Существует ли связь между дзогчен и сирийским христианством?
Есть ли такая связь? На мой взгляд, со всей осторожностью, поскольку это исследование неизбежно строится на логических выводах, можно сказать, что такая связь должна существовать. Аргумент в пользу этой связи опирается на следующие весьма вероятные человеческие взаимодействия в интересующий нас период истории (VIII–IX вв.):
• Известно, что между центральноазиатским буддизмом и христианством существовали рабочие связи. Переводческий проект(ы?) – в контексте буддизма махаяны – буддийского монаха Праджни и христианского монаха Цзинцзина, автора надписи на Несторианской стеле 781 г. и других сиро-персидских христианских работ, имеет абсолютно достоверное историческое подтверждение. На самом деле элита китайских буддистов сочла этот проект очень нестандартным и опасным, и в знак протеста они направили правителю письмо. Тем не менее Цзинцзин достаточно хорошо знал даосизм и буддизм, чтобы писать элегантные китайские сутры, представляющие христианские учения в манере великих религий Китая. Хотя мы ничего не знаем о других сиро-персидских христианских начинаниях по совместному переводу сутр, рукописи Дуньхуана (которые, вероятно, можно отнести к X в., что на два столетия позднее их сочинения) отличаются таким высоким качеством, что можно делать вывод о существовании постоянной китайской школы христианских богословов.
• Эти христианские сутры показывают концептуальные связи между китайским сиро-персидским христианством и буддизмом чань и хуаянь. Именно эти школы китайского буддизма махаяны, скорее всего, повлияли на оригинальный изначальный дзогчен, засвидетельствованный в тибетских документах, найденных в Дунь-хуане, таких как «Шесть ваджрных строк» («Кукушка сознавания») и «Скрытое зёрнышко» Буддагупты486. В своём комментарии к христианской книге о «реализации покоя и радости» я указал на связи с даосизмом, чань и хуаянь. Важно помнить, что китайские переводы сутр после Кумарадживы (ок. 334–413 гг.) отражали строгий подход центральноазиатского буддизма махаяны. Именно подобный буддизм практиковал «западный» монах Праджня, коллега христианского монаха-святителя (хорепископа) Цзинцзина. Также, как известно, считается, что тот же Праджня работал с японским тантрическим буддистом Кукаем, основателем школы Шингон, и переводил тантрические труды487. Существуют скудные, но убедительные подтверждения этого. В любом случае Праджня перевёл две махаянские работы, имеющие решающее значение для хуаянь и чань-буддизма: «Сутра цветочной гирлянды» («Аватамсака-сутру») и «Сутра сердца». Словарь и структурные элементы этих сутр проявляются в творчестве Цзинцзина.
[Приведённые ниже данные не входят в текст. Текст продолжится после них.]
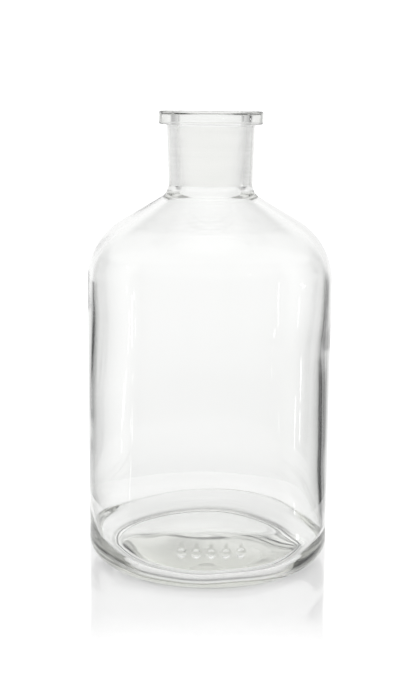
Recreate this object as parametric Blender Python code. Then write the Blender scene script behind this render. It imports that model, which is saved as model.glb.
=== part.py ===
"""Narrow-neck reagent bottle, 1000 ml class, without its stopper.

Clear soda-lime glass, turned about +Z.  The origin is at the centre of the
standing ring, on the surface that the bottle stands on, and +Z points out of
the mouth.  Everything is in millimetres here and is scaled to metres when the
meshes are made.

The glass is described zone by zone, from the mouth down:

  rim_flange   flat, fire-polished collar round the mouth
  ground_neck  neck with the conical ground socket for a 29/32 stopper
  shoulder     neck root, cone and round shoulder
  body_wall    straight cylindrical wall
  base         heel, standing ring, recessed underside, thick floor, moulded pips
"""
import math

import bmesh
import bpy
from mathutils import Matrix, Vector

MM = 0.001
GAP = 0.3                      # clearance between neighbouring zones

# ---- overall ---------------------------------------------------------------
HEIGHT = 198.5                 # standing surface to the top of the rim
BODY_R = 53.5                  # outer radius of the body
WALL = 3.0                     # body wall
SEGMENTS = 60                  # facets round the bottle

# ---- rim flange ------------------------------------------------------------
FLANGE_R = 22.5
FLANGE_T = 5.6
FLANGE_TOP_EDGE = 1.0          # edge radius, outer top
FLANGE_LOW_EDGE = 0.7          # edge radius, outer underside
MOUTH_EDGE = 1.3               # fire-polished inner edge of the mouth

# ---- socket 29/32: 29.2 mm wide at the rim, taper 1:10, 32 mm deep ----------
SOCKET_R = 14.6
SOCKET_DEPTH = 32.0
SOCKET_TAPER = 0.05            # radius lost per mm of depth

# ---- neck ------------------------------------------------------------------
NECK_R_TOP = 18.9
NECK_R_ROOT = 18.15
NECK_FILLET = 6.8              # hollow fillet between neck and shoulder cone

# ---- shoulder --------------------------------------------------------------
SHOULDER_Z = 125.7             # where the straight wall ends
SHOULDER_R = 29.9              # round of the shoulder
SHOULDER_TURN = math.radians(59.4)   # how far the round turns before the cone
SHOULDER_WALL = 3.2

# ---- base ------------------------------------------------------------------
BASE_TOP = 27.0                # split between base and straight wall
HEEL_R = 10.0                  # heel, radial
HEEL_Z = 9.4                   # heel, vertical
RING_R = 41.3                  # inner edge of the flat standing ring
FLOOR_Z = 7.0                  # inner floor at its edge
FLOOR_CROWN = 3.1              # rise of the inner floor at the centre
FLOOR_CORNER = 8.5             # inner corner between floor and wall
PUSHUP_STEP = 1.5              # step just inside the standing ring
PUSHUP = 1.5                   # underside height at the centre

# ---- moulded pips on the front of the base ------------------------------------
PIP_COUNT = 5
PIP_PITCH = 6.2
PIP_R = 1.7
PIP_PROUD = 0.7
PIP_Z = 18.0
PIP_X = 1.5                    # sideways offset of the row


def clear_scene():
    for ob in list(bpy.data.objects):
        bpy.data.objects.remove(ob, do_unlink=True)


def arc(cx, cz, rx, rz, a0, a1, n):
    """n + 1 points on an elliptical arc in the (radius, height) plane."""
    return [(cx + rx * math.cos(a0 + (a1 - a0) * i / n),
             cz + rz * math.sin(a0 + (a1 - a0) * i / n)) for i in range(n + 1)]


def socket_radius(z):
    return SOCKET_R - SOCKET_TAPER * (HEIGHT - z)


def neck_radius(z):
    top = HEIGHT - FLANGE_T
    t = (top - z) / (top - neck_root_z())
    return NECK_R_TOP + (NECK_R_ROOT - NECK_R_TOP) * t


# ---- outer contour of the shoulder ------------------------------------------
def cone_normal():
    return math.cos(SHOULDER_TURN), math.sin(SHOULDER_TURN)


def cone_offset():
    """Distance of the outer cone from the origin along its normal."""
    nr, nz = cone_normal()
    return nr * (BODY_R - SHOULDER_R) + nz * SHOULDER_Z + SHOULDER_R


def neck_root_z():
    """Height where the neck ends and its hollow fillet begins."""
    nr, nz = cone_normal()
    return (cone_offset() + NECK_FILLET - nr * (NECK_R_ROOT + NECK_FILLET)) / nz


def shoulder_outside():
    """From the neck root, down to the top of the straight wall."""
    zc = neck_root_z()
    pts = arc(NECK_R_ROOT + NECK_FILLET, zc, NECK_FILLET, NECK_FILLET,
              math.pi, math.pi + SHOULDER_TURN, 5)
    pts += arc(BODY_R - SHOULDER_R, SHOULDER_Z, SHOULDER_R, SHOULDER_R,
               SHOULDER_TURN, 0.0, 8)
    return pts


def shoulder_inside():
    """Inner contour, from the end of the socket down to the straight wall.

    The inner fillet starts exactly where the socket ends and runs out
    tangent to the inner cone, which fixes its radius.
    """
    nr, nz = cone_normal()
    r0 = socket_radius(HEIGHT - SOCKET_DEPTH)
    z0 = HEIGHT - SOCKET_DEPTH
    k = cone_offset() - SHOULDER_WALL
    fillet = (nr * r0 + nz * z0 - k) / (1.0 - nr)
    pts = arc(r0 + fillet, z0, fillet, fillet,
              math.pi, math.pi + SHOULDER_TURN, 5)
    inner = SHOULDER_R - WALL
    pts += arc(BODY_R - SHOULDER_R, SHOULDER_Z, inner, SHOULDER_R - SHOULDER_WALL,
               SHOULDER_TURN, 0.0, 8)
    return pts


# ---- closed contours of the zones ------------------------------------------
def rim_flange_contour():
    low = HEIGHT - FLANGE_T
    e1, e2, m = FLANGE_TOP_EDGE, FLANGE_LOW_EDGE, MOUTH_EDGE
    pts = arc(FLANGE_R - e2, low + e2, e2, e2, -math.pi / 2, 0.0, 3)
    pts += arc(FLANGE_R - e1, HEIGHT - e1, e1, e1, 0.0, math.pi / 2, 3)
    pts += arc(SOCKET_R + m, HEIGHT - m, m, m, math.pi / 2, math.pi, 3)
    pts.append((socket_radius(low), low))
    return pts


def ground_neck_contour():
    top = HEIGHT - FLANGE_T - GAP
    low = HEIGHT - SOCKET_DEPTH + 2.5
    return [(socket_radius(low), low), (neck_radius(low), low),
            (neck_radius((top + low) / 2), (top + low) / 2),
            (neck_radius(top), top), (socket_radius(top), top),
            (socket_radius((top + low) / 2), (top + low) / 2)]


def shoulder_contour():
    top = HEIGHT - SOCKET_DEPTH + 2.5 - GAP
    outer = [(neck_radius(top), top)] + shoulder_outside()
    inner = [(socket_radius(top), top)] + shoulder_inside()
    low = SHOULDER_Z - 1.0
    outer.append((BODY_R, low))
    inner.append((BODY_R - WALL, low))
    return outer[::-1] + inner


def body_wall_contour():
    top = SHOULDER_Z - 1.0 - GAP
    mid = (top + BASE_TOP + GAP) / 2
    low = BASE_TOP + GAP
    r = BODY_R - WALL
    return [(r, low), (BODY_R, low), (BODY_R, mid),
            (BODY_R, top), (r, top), (r, mid)]


def base_contour():
    """Open contour from the underside's centre to the floor's centre."""
    n = 4
    pts = [(0.0, PUSHUP)]
    step_r = RING_R - 3.0
    for i in range(1, n + 1):          # recessed underside
        t = i / n
        pts.append((step_r * t, PUSHUP + (PUSHUP_STEP - PUSHUP) * t * t))
    pts += arc(RING_R - 1.5, 0.0, 1.5, PUSHUP_STEP, math.radians(75), 0.0, 3)
    pts += arc(BODY_R - HEEL_R, HEEL_Z, HEEL_R, HEEL_Z, -math.pi / 2, 0.0, 7)
    pts.append((BODY_R, BASE_TOP))
    pts.append((BODY_R - WALL, BASE_TOP))
    pts += arc(BODY_R - WALL - FLOOR_CORNER, FLOOR_Z + FLOOR_CORNER,
               FLOOR_CORNER, FLOOR_CORNER, 0.0, -math.pi / 2, 6)
    edge = BODY_R - WALL - FLOOR_CORNER
    for i in range(n - 1, 0, -1):
        t = i / n
        pts.append((edge * t, FLOOR_Z + FLOOR_CROWN * (1.0 - t * t)))
    pts.append((0.0, FLOOR_Z + FLOOR_CROWN))
    return pts


# ---- mesh building -------------------------------------------------------------
def lathe(name, contour, closed, material):
    """Turn a contour (anticlockwise in radius, height) about Z."""
    bm = bmesh.new()
    rings = []
    for r, z in contour:
        if r < 1e-6:
            rings.append([bm.verts.new((0.0, 0.0, z * MM))])
            continue
        ring = []
        for i in range(SEGMENTS):
            a = 2 * math.pi * i / SEGMENTS
            ring.append(bm.verts.new((r * math.cos(a) * MM,
                                      r * math.sin(a) * MM, z * MM)))
        rings.append(ring)
    pairs = list(zip(rings, rings[1:] + rings[:1])) if closed \
        else list(zip(rings, rings[1:]))
    for a, b in pairs:
        for i in range(SEGMENTS):
            j = (i + 1) % SEGMENTS
            if len(a) == 1 and len(b) == 1:
                break
            if len(a) == 1:
                bm.faces.new((a[0], b[j], b[i]))
            elif len(b) == 1:
                bm.faces.new((a[i], a[j], b[0]))
            else:
                bm.faces.new((a[i], a[j], b[j], b[i]))
    bmesh.ops.recalc_face_normals(bm, faces=bm.faces)
    mesh = bpy.data.meshes.new(name)
    bm.to_mesh(mesh)
    bm.free()
    mesh.shade_smooth()
    mesh.set_sharp_from_angle(angle=math.radians(40))
    mesh.materials.append(material)
    ob = bpy.data.objects.new(name, mesh)
    bpy.context.scene.collection.objects.link(ob)
    return ob


def add_pips(ob):
    """Row of low round pips on the front of the heel wall, united with it."""
    mid = (PIP_COUNT - 1) / 2
    for i in range(PIP_COUNT):
        x = PIP_X + (i - mid) * PIP_PITCH
        y = -math.sqrt(BODY_R ** 2 - x ** 2)
        out = Vector((x, y, 0.0)).normalized()
        bm = bmesh.new()
        bmesh.ops.create_uvsphere(bm, u_segments=14, v_segments=8, radius=1.0)
        depth = PIP_PROUD + 0.5
        bmesh.ops.scale(bm, vec=(PIP_R * MM, PIP_R * MM, depth * MM),
                        verts=bm.verts)
        turn = out.to_track_quat('Z', 'Y').to_matrix().to_4x4()
        place = Matrix.Translation((Vector((x, y, PIP_Z)) - out * 0.5) * MM)
        bmesh.ops.transform(bm, matrix=place @ turn, verts=bm.verts)
        mesh = bpy.data.meshes.new("pip_form_%d" % i)
        bm.to_mesh(mesh)
        bm.free()
        tool = bpy.data.objects.new("pip_form_%d" % i, mesh)
        bpy.context.scene.collection.objects.link(tool)
        tool.hide_render = True
        tool.display_type = 'WIRE'
        mod = ob.modifiers.new("pip_%d" % i, 'BOOLEAN')
        mod.operation = 'UNION'
        mod.solver = 'EXACT'
        mod.object = tool


def glass(name, colour, roughness):
    mat = bpy.data.materials.new(name)
    mat.use_nodes = True
    node = mat.node_tree.nodes["Principled BSDF"]
    node.inputs["Base Color"].default_value = (*colour, 1.0)
    node.inputs["Roughness"].default_value = roughness
    node.inputs["Metallic"].default_value = 0.0
    node.inputs["IOR"].default_value = 1.52
    node.inputs["Transmission Weight"].default_value = 1.0
    return mat


def main():
    clear_scene()
    lathe("rim_flange", rim_flange_contour(), True,
          glass("polished_rim_glass", (0.90, 0.94, 0.92), 0.03))
    lathe("ground_neck", ground_neck_contour(), True,
          glass("ground_socket_glass", (0.93, 0.94, 0.94), 0.45))
    lathe("shoulder", shoulder_contour(), True,
          glass("shoulder_glass", (0.93, 0.96, 0.95), 0.02))
    lathe("body_wall", body_wall_contour(), True,
          glass("body_glass", (0.93, 0.96, 0.95), 0.02))
    base = lathe("base", base_contour(), False,
                 glass("base_glass", (0.86, 0.91, 0.88), 0.03))
    add_pips(base)


main()
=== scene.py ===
"""Looks of the one litre reagent bottle: one continuous piece of clear glass.

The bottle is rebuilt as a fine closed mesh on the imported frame's dimensions:
outside and inside are one turned skin, the inner wall is a little wavy as
blown glass is, the socket in the neck is ground, and the row of moulded pips
stands on the front of the base.
"""
import math

import bpy
from mathutils import Matrix, Vector

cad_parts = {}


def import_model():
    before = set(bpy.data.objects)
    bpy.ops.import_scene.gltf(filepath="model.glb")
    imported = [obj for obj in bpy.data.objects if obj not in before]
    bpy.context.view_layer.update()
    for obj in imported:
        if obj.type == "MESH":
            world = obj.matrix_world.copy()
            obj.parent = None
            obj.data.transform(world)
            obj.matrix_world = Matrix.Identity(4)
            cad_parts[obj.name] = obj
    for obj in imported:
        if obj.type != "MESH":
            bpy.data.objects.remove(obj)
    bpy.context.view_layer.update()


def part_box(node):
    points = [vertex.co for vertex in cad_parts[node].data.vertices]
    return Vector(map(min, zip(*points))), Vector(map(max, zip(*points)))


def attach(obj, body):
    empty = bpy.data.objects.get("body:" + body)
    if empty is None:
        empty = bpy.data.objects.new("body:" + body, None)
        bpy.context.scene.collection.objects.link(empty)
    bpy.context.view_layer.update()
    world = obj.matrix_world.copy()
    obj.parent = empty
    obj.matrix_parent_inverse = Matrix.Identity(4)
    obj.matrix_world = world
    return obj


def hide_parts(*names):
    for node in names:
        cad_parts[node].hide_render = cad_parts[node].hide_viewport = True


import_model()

MM = 0.001

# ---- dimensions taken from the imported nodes, in millimetres ------------------
(_, flange_hi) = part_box("rim_flange")
(flange_lo, _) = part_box("rim_flange")
(_, wall_hi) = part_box("body_wall")
(_, neck_hi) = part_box("ground_neck")
HEIGHT = flange_hi[2] / MM
FLANGE_R = flange_hi[0] / MM
FLANGE_T = (flange_hi[2] - flange_lo[2]) / MM
BODY_R = wall_hi[0] / MM
NECK_R_TOP = neck_hi[0] / MM

FLANGE_TOP_EDGE = 1.0
FLANGE_LOW_EDGE = 0.7
MOUTH_EDGE = 1.3
SOCKET_R = 14.6
SOCKET_DEPTH = 32.0
SOCKET_TAPER = 0.05
GROUND_FROM = 3.3              # polished lip above the ground zone
NECK_R_ROOT = 18.15
NECK_FILLET = 6.8
SHOULDER_Z = 125.7
SHOULDER_R = 29.9
SHOULDER_TURN = math.radians(59.4)
SHOULDER_WALL = 3.2
WALL = 3.0
HEEL_R = 10.0
HEEL_Z = 9.4
RING_R = 41.3
FLOOR_Z = 7.0
FLOOR_CROWN = 3.1
FLOOR_CORNER = 8.5
PUSHUP_STEP = 1.5
PUSHUP = 1.5
PIP_COUNT = 5
PIP_PITCH = 6.2
PIP_R = 1.9
PIP_PROUD = 0.7
PIP_Z = 18.0
PIP_X = 1.5


# =============================================================================
# contour
# =============================================================================
def arc(cx, cz, rx, rz, a0, a1, step):
    length = abs(a1 - a0) * max(rx, rz)
    n = max(3, int(math.ceil(length / step)))
    return [(cx + rx * math.cos(a0 + (a1 - a0) * i / n),
             cz + rz * math.sin(a0 + (a1 - a0) * i / n)) for i in range(n + 1)]


def line(a, b, step):
    n = max(1, int(math.ceil(math.dist(a, b) / step)))
    return [(a[0] + (b[0] - a[0]) * i / n, a[1] + (b[1] - a[1]) * i / n)
            for i in range(n + 1)]


def socket_radius(z):
    return SOCKET_R - SOCKET_TAPER * (HEIGHT - z)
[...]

• Тибетский дзогчен и монашеское сиро-персидское христианство придерживаются очень сходных представлений о духовной жизни, которые включают понятие об изначальной чистоте, визуализацию сфер света, ум, видящий ум (душа, видящая душу) как свет, три похожих этапа на пути практики и результат в форме телесного преображения (воскресения, тела света), при этом не утверждая, что это событие буквально происходит в момент смерти. Обе традиции, наряду с даосизмом и китайскими формами буддизма, утверждают, что мастера могут оставлять после смерти нетленные тела. Кроме того, в этих традициях есть устойчивые представления о телесном бессмертии. Эти заявления обычно подтверждают появлением реликвий и нетленностью почитаемых тел святых. Бессмертные существа воспринимаются сердцем ученика (возможно, в провидческих переживаниях), а не телесными глазами.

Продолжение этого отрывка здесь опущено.